RAW DATA
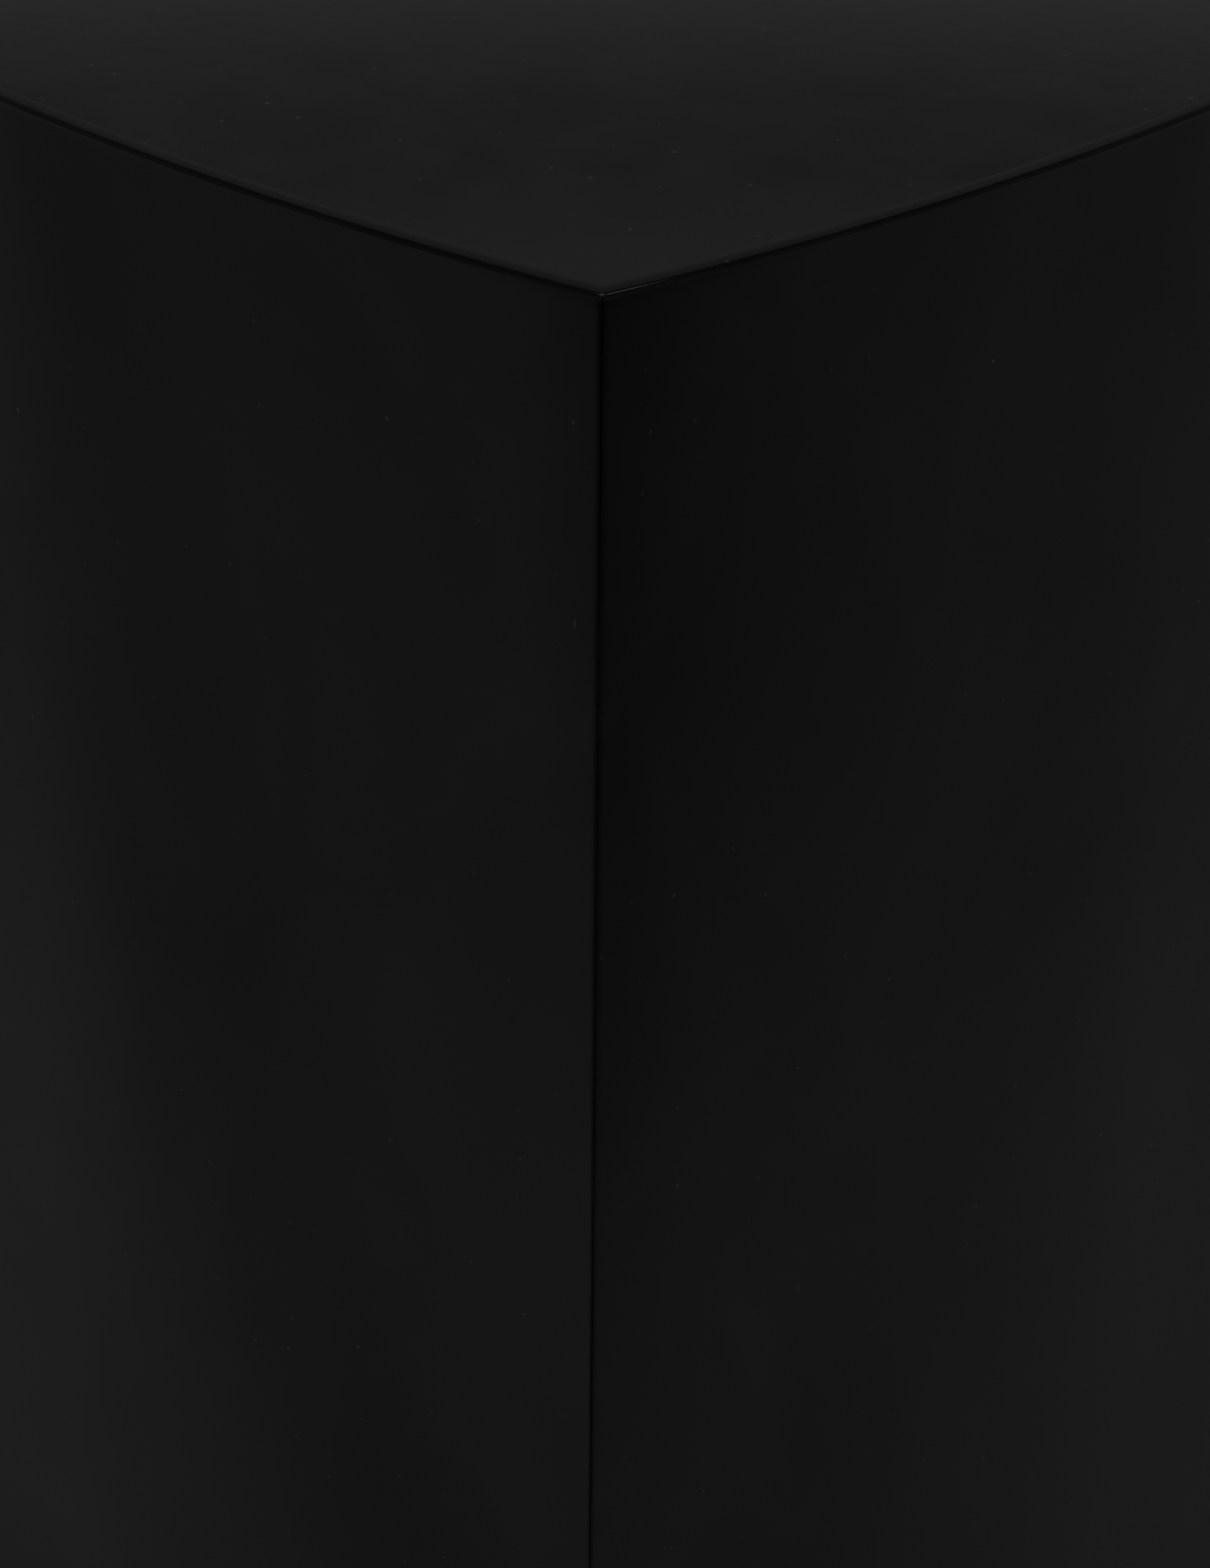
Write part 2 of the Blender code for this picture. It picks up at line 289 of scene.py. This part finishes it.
def grip_mesh():
    """A hand hole as a solid that flares by a quarter circle at both faces of the end wall."""
    flare = []
    for step in range(GRIP_EDGE_STEPS + 1):
        angle = pi / 2 * (1 - step / GRIP_EDGE_STEPS)
        flare.append((GRIP_ROUND * (1 - sin(angle)), GRIP_ROUND * (1 - cos(angle))))
    outside = [(-GRIP_ROUND, GRIP_ROUND)] + flare
    through = outside + [(PLY - depth, wider) for depth, wider in reversed(outside)]
    rings = []
    for depth, wider in through:
        rim = grip_outline(GRIP_WIDTH / 2 + wider, GRIP_HEIGHT / 2 + wider)
        rings.append([(across, depth, up) for across, up in rim])
    return solid_mesh("grip", rings)


def grown(node):
    """The shape of a CAD node, larger by the gap all round."""
    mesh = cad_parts[node].data.copy()
    bm = bmesh.new()
    bm.from_mesh(mesh)
    bmesh.ops.remove_doubles(bm, verts=bm.verts, dist=1e-6)
    bmesh.ops.dissolve_limit(bm, angle_limit=radians(1), verts=bm.verts, edges=bm.edges)
    moves = []
    for vert in bm.verts:
        directions = []
        for face in vert.link_faces:
            if all(face.normal.dot(other) < 0.99 for other in directions):
                directions.append(face.normal.copy())
        moves.append(sum(directions, Vector()) * GAP)
    for vert, move in zip(bm.verts, moves):
        vert.co += move
    bm.to_mesh(mesh)
    bm.free()
    return mesh


def ring(radius, height, lobes=0.0):
    """A ring of a screw, drawn in between its six lobes where lobes is above 0."""
    points = []
    for side in range(SCREW_SIDES):
        angle = 2 * pi * side / SCREW_SIDES
        r = radius * (1 - lobes * (0.5 - 0.5 * cos(6 * angle)))
        points.append((r * cos(angle), r * sin(angle), height))
    return points


def shank(grown_by=0.0):
    """(height, radius) down a screw from under the rim of its head."""
    return [
        (-HEAD_RIM, HEAD_RADIUS + grown_by),
        (-HEAD_DEPTH, SCREW_RADIUS + grown_by),
        (3 * SCREW_RADIUS - SCREW_LENGTH, SCREW_RADIUS + grown_by),
        (-SCREW_LENGTH - grown_by, TIP_RADIUS + grown_by),
    ]


def screw_mesh():
    rings = [
        ring(DRIVE_RADIUS * DRIVE_TAPER, -DRIVE_DEPTH, DRIVE_LOBES),
        ring(DRIVE_RADIUS, -SCREW_BEVEL, DRIVE_LOBES),
        ring(DRIVE_RADIUS + SCREW_BEVEL, 0, CHAMFER_LOBES),
        ring(HEAD_RADIUS - SCREW_BEVEL, 0),
        ring(HEAD_RADIUS, -SCREW_BEVEL),
    ]
    rings += [ring(radius, height) for height, radius in shank()]
    mesh = solid_mesh("screw", rings)
    mesh.shade_smooth()
    mesh.set_sharp_from_angle(angle=SCREW_SHARP)
    return mesh


def screw_hole_mesh():
    levels = [(HOLE_RISE, HEAD_RADIUS + GAP)] + shank(GAP)
    return solid_mesh("screw_hole", [ring(radius, height) for height, radius in levels])


# Boards


def settle(obj):
    """Replaces an object's mesh by what its modifiers make of it."""
    graph = bpy.context.evaluated_depsgraph_get()
    mesh = bpy.data.meshes.new_from_object(obj.evaluated_get(graph))
    obj.modifiers.clear()
    obj.data = mesh


def cut(host, shape, place, slot):
    """Takes one closed shape out of a board. The cut faces get the material of a slot."""
    mesh = shape.copy()
    mesh.transform(place)
    mesh.materials.clear()
    for material in host.data.materials:
        mesh.materials.append(material)
    for face in mesh.polygons:
        face.material_index = slot
    cutter = placed_object("cutter", mesh)
    boolean = host.modifiers.new("cut", "BOOLEAN")
    boolean.object = cutter
    boolean.solver = "MANIFOLD"
    settle(host)
    bpy.data.objects.remove(cutter)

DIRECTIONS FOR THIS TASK
Go through the listing and copy all of it exactly.

TASK SOLUTION
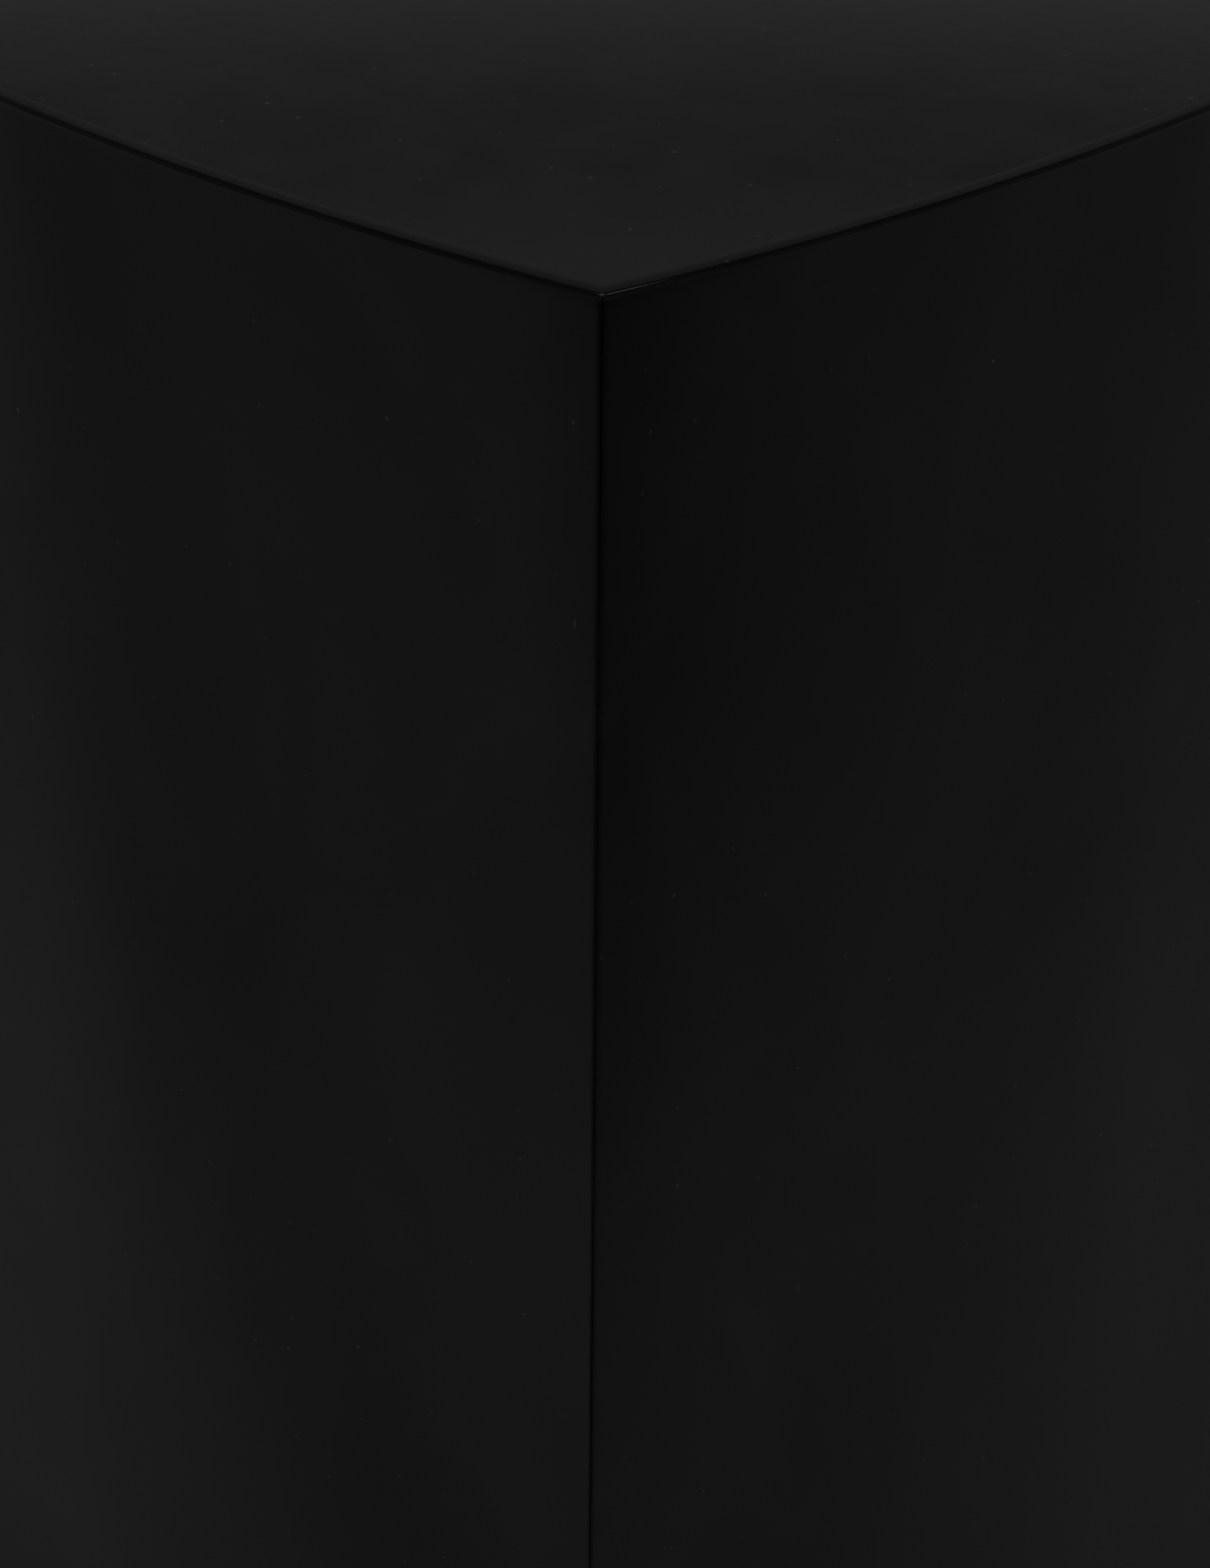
Write part 2 of the Blender code for this picture. It picks up at line 289 of scene.py. This part finishes it.
def grip_mesh():
    """A hand hole as a solid that flares by a quarter circle at both faces of the end wall."""
    flare = []
    for step in range(GRIP_EDGE_STEPS + 1):
        angle = pi / 2 * (1 - step / GRIP_EDGE_STEPS)
        flare.append((GRIP_ROUND * (1 - sin(angle)), GRIP_ROUND * (1 - cos(angle))))
    outside = [(-GRIP_ROUND, GRIP_ROUND)] + flare
    through = outside + [(PLY - depth, wider) for depth, wider in reversed(outside)]
    rings = []
    for depth, wider in through:
        rim = grip_outline(GRIP_WIDTH / 2 + wider, GRIP_HEIGHT / 2 + wider)
        rings.append([(across, depth, up) for across, up in rim])
    return solid_mesh("grip", rings)


def grown(node):
    """The shape of a CAD node, larger by the gap all round."""
    mesh = cad_parts[node].data.copy()
    bm = bmesh.new()
    bm.from_mesh(mesh)
    bmesh.ops.remove_doubles(bm, verts=bm.verts, dist=1e-6)
    bmesh.ops.dissolve_limit(bm, angle_limit=radians(1), verts=bm.verts, edges=bm.edges)
    moves = []
    for vert in bm.verts:
        directions = []
        for face in vert.link_faces:
            if all(face.normal.dot(other) < 0.99 for other in directions):
                directions.append(face.normal.copy())
        moves.append(sum(directions, Vector()) * GAP)
    for vert, move in zip(bm.verts, moves):
        vert.co += move
    bm.to_mesh(mesh)
    bm.free()
    return mesh


def ring(radius, height, lobes=0.0):
    """A ring of a screw, drawn in between its six lobes where lobes is above 0."""
    points = []
    for side in range(SCREW_SIDES):
        angle = 2 * pi * side / SCREW_SIDES
        r = radius * (1 - lobes * (0.5 - 0.5 * cos(6 * angle)))
        points.append((r * cos(angle), r * sin(angle), height))
    return points


def shank(grown_by=0.0):
    """(height, radius) down a screw from under the rim of its head."""
    return [
        (-HEAD_RIM, HEAD_RADIUS + grown_by),
        (-HEAD_DEPTH, SCREW_RADIUS + grown_by),
        (3 * SCREW_RADIUS - SCREW_LENGTH, SCREW_RADIUS + grown_by),
        (-SCREW_LENGTH - grown_by, TIP_RADIUS + grown_by),
    ]


def screw_mesh():
    rings = [
        ring(DRIVE_RADIUS * DRIVE_TAPER, -DRIVE_DEPTH, DRIVE_LOBES),
        ring(DRIVE_RADIUS, -SCREW_BEVEL, DRIVE_LOBES),
        ring(DRIVE_RADIUS + SCREW_BEVEL, 0, CHAMFER_LOBES),
        ring(HEAD_RADIUS - SCREW_BEVEL, 0),
        ring(HEAD_RADIUS, -SCREW_BEVEL),
    ]
    rings += [ring(radius, height) for height, radius in shank()]
    mesh = solid_mesh("screw", rings)
    mesh.shade_smooth()
    mesh.set_sharp_from_angle(angle=SCREW_SHARP)
    return mesh


def screw_hole_mesh():
    levels = [(HOLE_RISE, HEAD_RADIUS + GAP)] + shank(GAP)
    return solid_mesh("screw_hole", [ring(radius, height) for height, radius in levels])


# Boards


def settle(obj):
    """Replaces an object's mesh by what its modifiers make of it."""
    graph = bpy.context.evaluated_depsgraph_get()
    mesh = bpy.data.meshes.new_from_object(obj.evaluated_get(graph))
    obj.modifiers.clear()
    obj.data = mesh


def cut(host, shape, place, slot):
    """Takes one closed shape out of a board. The cut faces get the material of a slot."""
    mesh = shape.copy()
    mesh.transform(place)
    mesh.materials.clear()
    for material in host.data.materials:
        mesh.materials.append(material)
    for face in mesh.polygons:
        face.material_index = slot
    cutter = placed_object("cutter", mesh)
    boolean = host.modifiers.new("cut", "BOOLEAN")
    boolean.object = cutter
    boolean.solver = "MANIFOLD"
    settle(host)
    bpy.data.objects.remove(cutter)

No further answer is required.